Being with this child has taught me how life is an adventure. When we become a Christian we die to ourself and THANK GOD that He calls us to something unpredictable and BIG. It's beyond our human understanding. Sometimes what God does in our lives makes no sense. And it drives me mad sometimes. But then I realize that God wouldn't be God if I could explain everything about Him. If He were just like me, then why would I want to follow Him? Just look around you. I mean, the things I see God calling people to are really crazy sometimes. But, that's the point. God demands faith on our part. And when we step out and do something adventurous for His glory and not our own, something amazing always comes out of it!

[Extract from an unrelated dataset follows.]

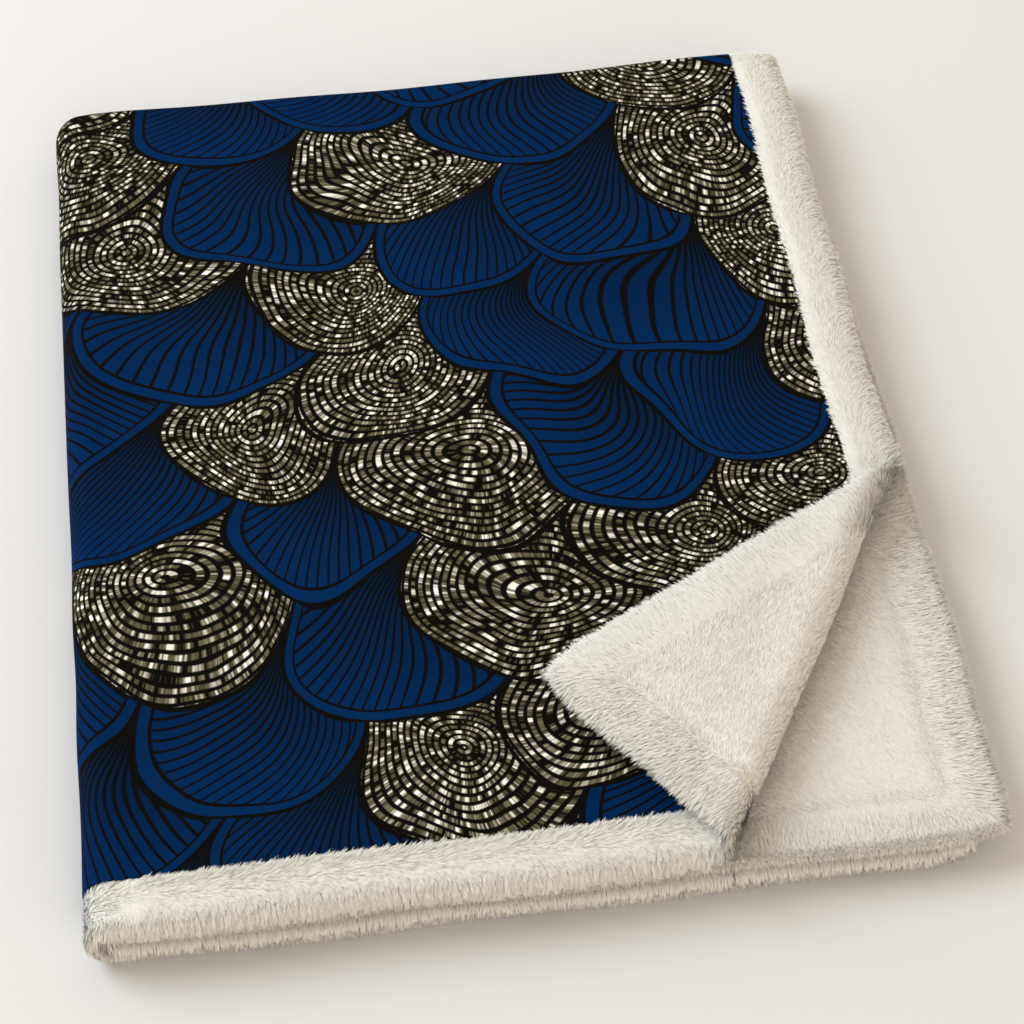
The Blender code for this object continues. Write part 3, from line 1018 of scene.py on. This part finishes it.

Not only that, but God has completely shown me my lack of trust in him. He asked me to trust Him to catch me. And I didn't. I wanted to take care of myself. And I realize God has had me in this time in my life to remind me of some important things. I needed to prioritize differently. I needed to be reminded of the important things in life. I needed to trust Him. I needed to realize that He could see far more than I could. I am just like Israel demanding God give me a King when it is HIM he wants to give me.

And, so now as God has provided me this new job, I still want to remember the lessons he has burned into my heart. I want to climb up the hill and run back down as fast as I can, because I know He will catch me. But this time, I want to do things differently. I want to rely on God. This is God's adventure that He wants to work out through me. I just simply must step out in obedience.

ANd it really is silly now that I have gotten to the end that I never trusted Him in the first place. He has blown my mind with providing this amazing job. It's better than the last one. My God is so good.

May we live our Christian life like a child, with adventure twinkling in our eyes and a great smile on our face. Because we KNOW God is about to do something amazing. Whatever it is. Even if it doesn't make sense. He is always waiting to blow our minds. Because that is just who He is!